"Newgenics" is the name given to modern eugenic practices that have emerged in light of new technological developments, referring to ideas and practices that appeal to scientific advances and genetic knowledge with the aim of improving mankind and curing or eliminating genetically based illness. Common examples of newgenics practices included pre-implantation genetic diagnosis (PGD) and selective abortion after prenatal testing. This label would also extend to the not yet fully-developed field of genetic engineering. Given the focus on the birth of healthy children, an argument could also be made that practices like discouraging women from drinking or smoking during pregnancy, or encouraging them to take supplements like folic acid, could be classified as newgenics.
Despite the discrediting of traditional eugenic theory, newgenics has emerged as a potentially kinder, gentler alternative. Especially as they relate to the use of reproductive technologies, these practices can be distinguished from traditional eugenics in three major ways. First, they tend to be examples of positive rather than negative eugenics, meaning that they are concerned with encouraging people to have “good” children, rather than with discouraging “bad” people from reproducing. Second, they tend to fully embrace the concept of reproductive autonomy, encouraging potential parents to exercise their reproductive rights and use the technologies that are available to them. Finally, newgenics is different because the government is not directly involved: there is no legislation mandating that potential parents use reproductive technologies.

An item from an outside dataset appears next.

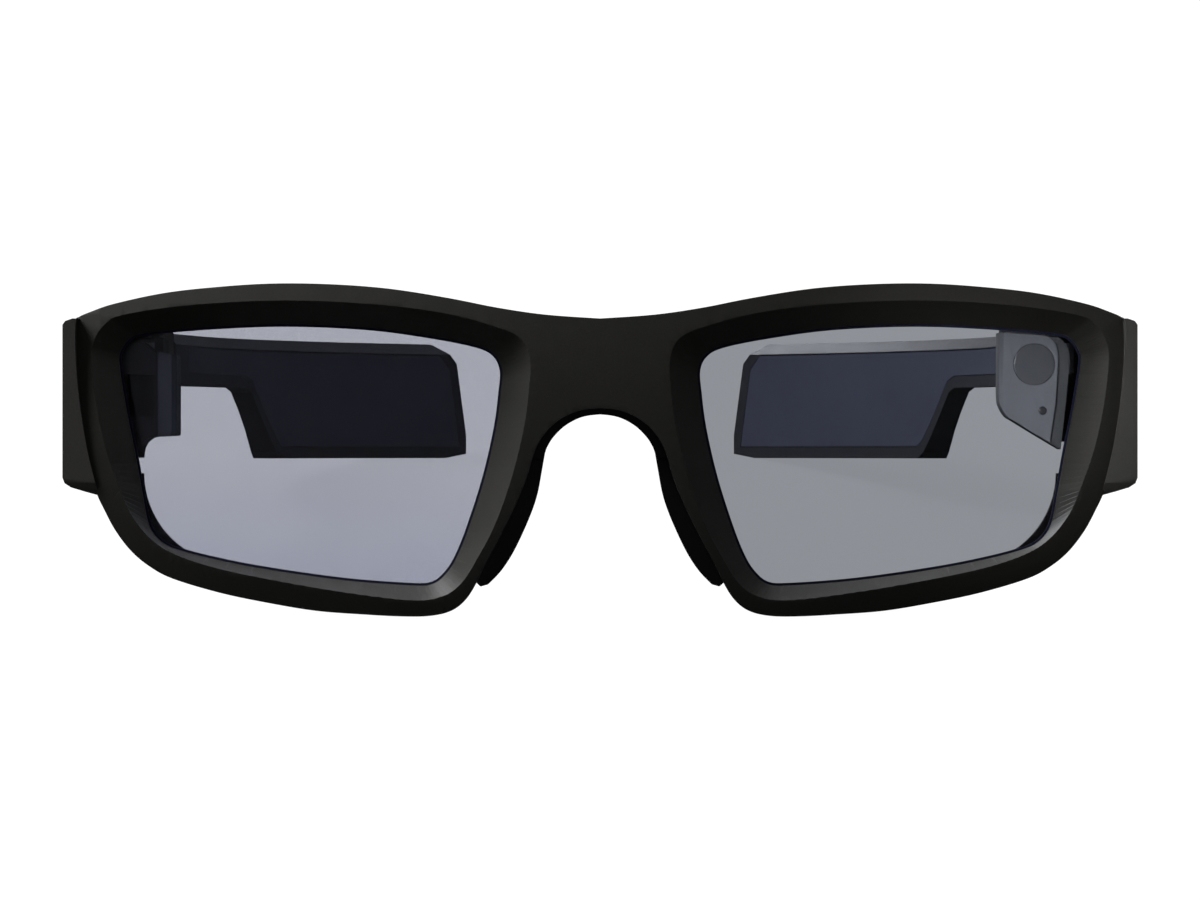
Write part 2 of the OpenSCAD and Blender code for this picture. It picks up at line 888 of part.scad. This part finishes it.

Given these differences, some critics have questioned the name “newgenics,” as they feel it unfairly associates moral permissible practices involving the exercise of reproductive rights with morally impermissible practices like involuntary sterilization. Proponents, however, point to other important links between newgenics and traditional eugenics. Notably, newgenic practices are still linked up with our conceptions of pathology, subnormalcy, and normalcy—conceptions that, some have argued, are largely socially constructed. Further, central to the premise of newgenics is the idea that the presence of genetic “defects” is a problem to be solved, and that the solution to this problem involves preventing the birth of individuals who would be deemed defective.